The space agency also sent a military helicopter Wednesday to recover the damaged nose cone of space shuttle Columbia, which measures 4 feet across, from an east Texas forest. The nose cone was first discovered on Monday near Hemphill, Texas by two men looking for wreckage.
As shuttle fragments and body parts continue to turn up in Texas and Louisiana, NASA has recovered more than 12,000 remnants. NASA officials predict it could take months or years to pick through the pieces and begin the process of reassembling.
Michael Kostelnik, NASA's deputy administrator for human space flight, said the space agency had not determined whether the material found in California is from Columbia's wing - or even from the shuttle at all. "Debris early in the flight path would be critical because that material would obviously be near the start of the events" that unfolded during the shuttle's west-to-east trip across the country, Kostelnik said.
Meanwhile, NASA is focused on defending the shuttle's thermal tile system, which has come under fire recently after it was reported that a technical report warned at least nine years ago that the heat-protection tiles on the undersides of the shuttle's wings were susceptible to damage that could destroy the spacecraft. This currently is one of the leading theories behind the Columbia disaster.
A technical report published in 1990, with a follow-up paper published in 1994, by Paul Fischbeck, an engineering professor at Carnegie Mellon University, stated that the shuttle was vulnerable to tiles being knocked off or broken by insulation falling from the fuel tank and from other debris. Specifically, Fischbeck wrote: "fifteen percent of the tiles contributed to 85 percent of the risk." In his analysis, he recommended: "NASA inspect the bond of the most risk-critical tiles and reinforce the insulation of the external systems (external tank and solid rocket boosters) that could damage the high-risk tiles if it debonds at take-off."
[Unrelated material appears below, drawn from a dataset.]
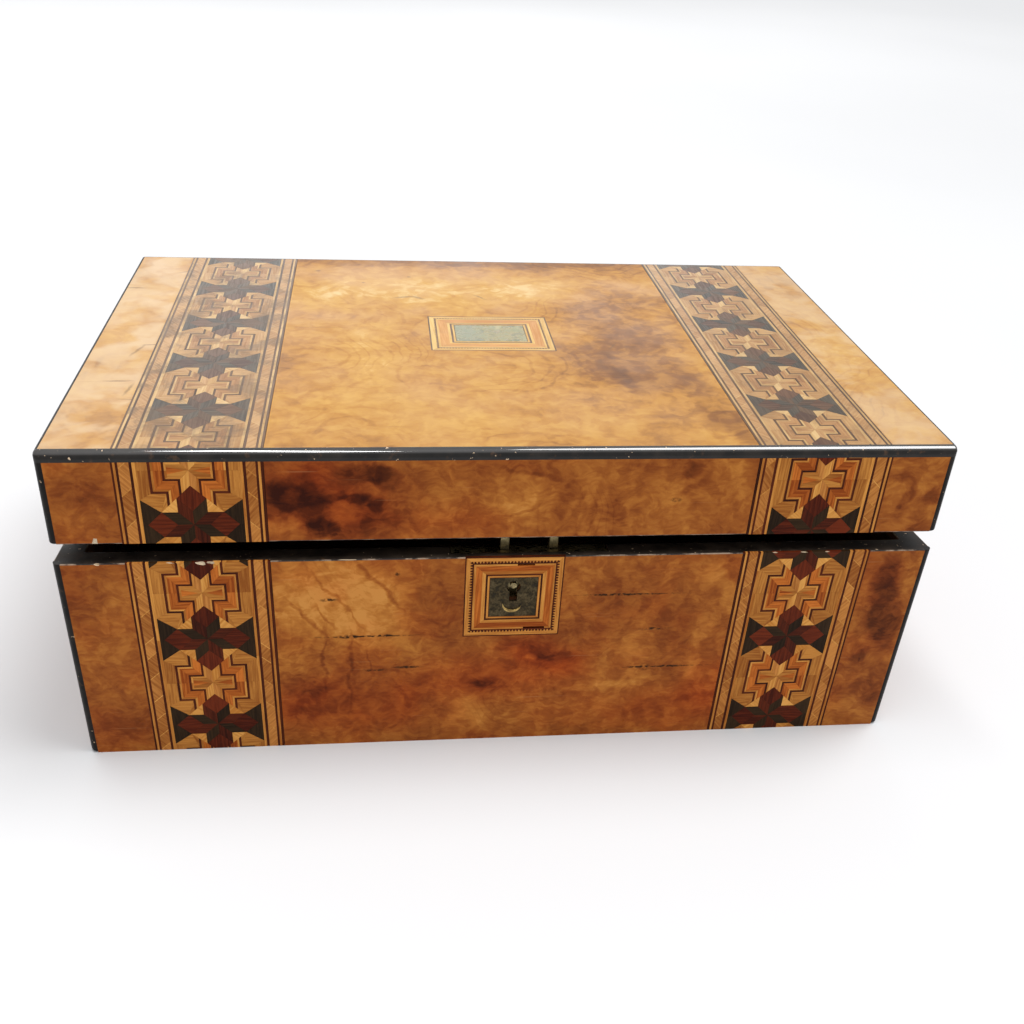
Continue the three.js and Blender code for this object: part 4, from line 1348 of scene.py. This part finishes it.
def make_lid_edges():
    slab = lid_moulding()
    long_y, side_x = BACK - EDGE_TOP, RIGHT - SIDE_EDGE_TOP
    side_y = long_y - GLUE_LINE
    for name, sy in (("front", -1), ("back", 1)):
        strip = sawn(slab, f"edge_strip_{name}", ((0, sy * long_y, HEIGHT), (0, -sy, 0)))
        dress_strip(strip, "lid", f"lid_edge_{name}", POLISHED_EDGE)
    for name, sx in (("left", -1), ("right", 1)):
        strip = sawn(slab, f"edge_strip_{name}", ((sx * side_x, 0, HEIGHT), (-sx, 0, 0)),
                     ((0, side_y, 0), (0, 1, 0)), ((0, -side_y, 0), (0, -1, 0)))
        dress_strip(strip, "lid", f"lid_edge_{name}")
    bpy.data.objects.remove(slab, do_unlink=True)


def dress_strip(strip, body, node, finish=None):
    give(strip, finish or EBONISED[body == "lid"])
    activate(strip)
    bpy.ops.object.shade_smooth_by_angle(angle=math.radians(30.0))
    finish_with(strip, "WEIGHTED_NORMAL", keep_sharp=True)
    fit(strip, body, "ebonised", node)


# How far the low ends of the upright strips are rounded by wear
WORN_END = {"base": 1.4, "lid": 1.0}


def make_corner_strips(half, z0, z1):
    for end, sy in (("front", -1), ("back", 1)):
        for side, sx in (("left", -1), ("right", 1)):
            x, y = sx * RIGHT, sy * BACK
            inner_x, inner_y = x - sx * CORNER_STRIP, y - sy * CORNER_STRIP
            strip = block(f"{half}_corner_strip_{end}_{side}", *sorted((x, inner_x)), *sorted((y, inner_y)),
                          z0, z1)
            if half == "base":
                saw_above_rim(strip)
            else:
                saw_below_rim(strip)
            edit(strip, "EDGE")
            pick(strip, "edges", lambda m, edge: near(m.x, x) and near(m.y, y))
            bpy.ops.mesh.bevel(offset=CORNER_ROUNDING * MM, segments=7, affect="EDGES")
            bpy.ops.mesh.select_all(action="DESELECT")

            def on_low_end(middle, edge):
                low = any(face.normal.z < -0.9 for face in edge.link_faces)
                return low and not (near(middle.x, inner_x, 0.02) or near(middle.y, inner_y, 0.02))

            pick(strip, "edges", on_low_end)
            bpy.ops.mesh.bevel(offset=WORN_END[half] * MM, segments=4, affect="EDGES", clamp_overlap=True)
            done()
            dress_strip(strip, half, f"{half}_corner_{end}_{side}")


# Inlaid pieces

# Chips along the top of the base's left band (-1) and right band (1): x, z, size
BAND_CHIPS = {
    -1: [(-122.0, 99.2, (2.2, 0.5, 1.1)), (-118.2, 99.3, (2.0, 0.5, 0.7)), (-134.0, 99.5, (2.6, 0.4, 0.3))],
    1: [(109.0, 99.5, (1.6, 0.3, 0.3)), (121.0, 99.5, (3.0, 0.4, 0.3)), (131.5, 99.5, (1.2, 0.3, 0.4))],
}

RIM_LIMITS = {"base": (0, 1, FRONT_RIM), "lid": (0, -1, -(FRONT_RIM + RIM_GAP))}

# Middle of each band's first star: height on the front, place along the top
FRONT_STARS = {-1: 14.4, 1: 8.0}
TOP_STARS = {-1: 36.0 + FRONT, 1: 40.0 + FRONT}


def make_bands():
    strip_top = HEIGHT - EDGE_FACE - GLUE_LINE
    for name, side in (("left", -1), ("right", 1)):
        edges = [(1, 0, side * BAND_CENTRE + BAND_WIDTH / 2), (-1, 0, BAND_WIDTH / 2 - side * BAND_CENTRE)]
        for half, w0, w1 in (("base", 0, FRONT_RIM), ("lid", FRONT_RIM, strip_top)):
            pieces = band_pieces(side, FRONT_STARS[side], w0, w1)
            limits = [*edges, (0, 1, w1), (0, -1, -w0), RIM_LIMITS[half]]
            band = inlay(f"{half}_parquetry_{name}", pieces, "front", limits)
            if half == "base":
                carve(band, [
                    chip("chip", (x, FRONT, z), size, CHIPPED[False], 0.1) for x, z, size in BAND_CHIPS[side]
                ])
            fit(band, half, "parquetry", f"{half}_band_{name}")
        reach = BACK - EDGE_TOP - GLUE_LINE
        pieces = band_pieces(side, TOP_STARS[side], -reach, reach)
        band = inlay(f"top_parquetry_{name}", pieces, "top", [*edges, (0, 1, reach), (0, -1, reach)])
        fit(band, "lid", "parquetry", f"lid_top_band_{name}")


ESCUTCHEON_RINGS = [
    (0.5, "line"), (1.6, "box"), (1.1, "teeth"), (0.4, "line"), (0.9, "box"), (2.6, "tulip"), (1.5, "box"),
    (0.8, "line"), (0.8, "box"), (0.2, "line"),
]
PLAQUE_RINGS = [
    (0.6, "line"), (1.9, "box"), (0.7, "teeth"), (0.3, "line"), (0.9, "box"), (3.9, "tulip"), (1.1, "box"),
    (0.9, "line"), (0.8, "box"), (0.25, "line"),
]

# Stretches of the escutcheon's inner light line that have fallen out: ring, side, from x, to x
LOST_LINES = [(4, 1, 1.0, 8.0), (4, -1, 5.0, 14.0)]


def make_escutcheon():
    middle = (ESCUTCHEON_X, FRONT_RIM - ESCUTCHEON / 2)
    frame_pieces = square_frame(ESCUTCHEON_RINGS, middle, (ESCUTCHEON, ESCUTCHEON), (KEY_PLATE, KEY_PLATE),
                                LOST_LINES)
    surround = inlay("escutcheon_surround", frame_pieces, "front", [RIM_LIMITS["base"]])
    fit(surround, "base", "parquetry", "escutcheon_frame")
    half = KEY_PLATE / 2
    plate = block("key_plate", middle[0] - half, middle[0] + half, FRONT, FRONT + INLAY,
                  middle[1] - half, middle[1] + half)
    edit(plate, "FACE")
    pick(plate, "faces", lambda m, face: face.normal.y < -0.9)
    bpy.ops.mesh.inset(thickness=0.5 * MM, depth=-0.12 * MM)
    done()
    slot = KEY_SLOT_WIDTH / 2
    carve(plate, [
        bar("hole", KEYHOLE_RADIUS, 4, (ESCUTCHEON_X, FRONT, KEYHOLE_Z), (math.pi / 2, 0, 0)),
        block("slot", ESCUTCHEON_X - slot, ESCUTCHEON_X + slot, FRONT - 2, FRONT + 2,
              KEYHOLE_Z - KEY_SLOT_LENGTH, KEYHOLE_Z),
    ])
    give(plate, DARK_BRASS)
    fit(plate, "base", "dark_brass", "escutcheon_plate")
    lip = bar("key_lip", 3.9, 0.7, (ESCUTCHEON_X - 0.4, FRONT + 0.1, 75.4), (math.pi / 2, 0, 0))
    carve(lip, [bar("hollow", 4.1, 4, (ESCUTCHEON_X - 0.2, FRONT, 76.9), (math.pi / 2, 0, 0))])
    finish_with(lip, "BEVEL", width=0.12 * MM, segments=2)
    give(lip, BRIGHT_BRASS)
    fit(lip, "base", "brass")


def make_plaque():
    middle = (0.0, PLAQUE_Y)
    frame_pieces = square_frame(PLAQUE_RINGS, middle, PLAQUE_FRAME, PLAQUE)
    surround = inlay("plaque_surround", frame_pieces, "plaque", [])
    fit(surround, "lid", "parquetry", "plaque_frame")
    half_u, half_w = PLAQUE[0] / 2, PLAQUE[1] / 2
    plate = block("pearl_plaque", -half_u, half_u, PLAQUE_Y - half_w, PLAQUE_Y + half_w,
                  HEIGHT - INLAY, HEIGHT)
    finish_with(plate, "BEVEL", width=0.15 * MM, segments=2)
    give(plate, PEARL)
    fit(plate, "lid", "mother_of_pearl", "plaque")


def dress_cad_nodes():
    """Brass on the lock and the hinges, which keep their own solids."""
    for name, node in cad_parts.items():
        if name == "box_lock" or name == "lock_link_plate" or name.startswith("hinge_"):
            on_lid = name == "lock_link_plate" or name.endswith("lid_leaf")
            for slot in node.material_slots:
                slot.link = "OBJECT"
                slot.material = BRASS[on_lid]


def make_floor():
    deselect()
    bpy.ops.mesh.primitive_plane_add(size=14.0, location=(0, 0, 0))
    floor = placed("floor")
    give(floor, floor_finish())


set_camera()
set_light()
make_floor()
make_base_case()
make_lid_case()
make_lid_edges()
make_corner_strips("base", 0, HEIGHT)
make_corner_strips("lid", 0, HEIGHT - EDGE_FACE - GLUE_LINE)
make_bands()
make_escutcheon()
make_plaque()
dress_cad_nodes()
Also today, additional human remains of the seven astronauts were recovered and are being transported to Dover Air Force Base in Delaware. The remains of Israeli air force Col. Ilan Ramon will be returned to Israel for burial, the Israeli military said.
President Bush on Tuesday paid tribute to the seven astronauts who lost their lives at a memorial service at the Johnson Space Center in Texas. He promised that the exploration of space would continue, despite the Columbia disaster.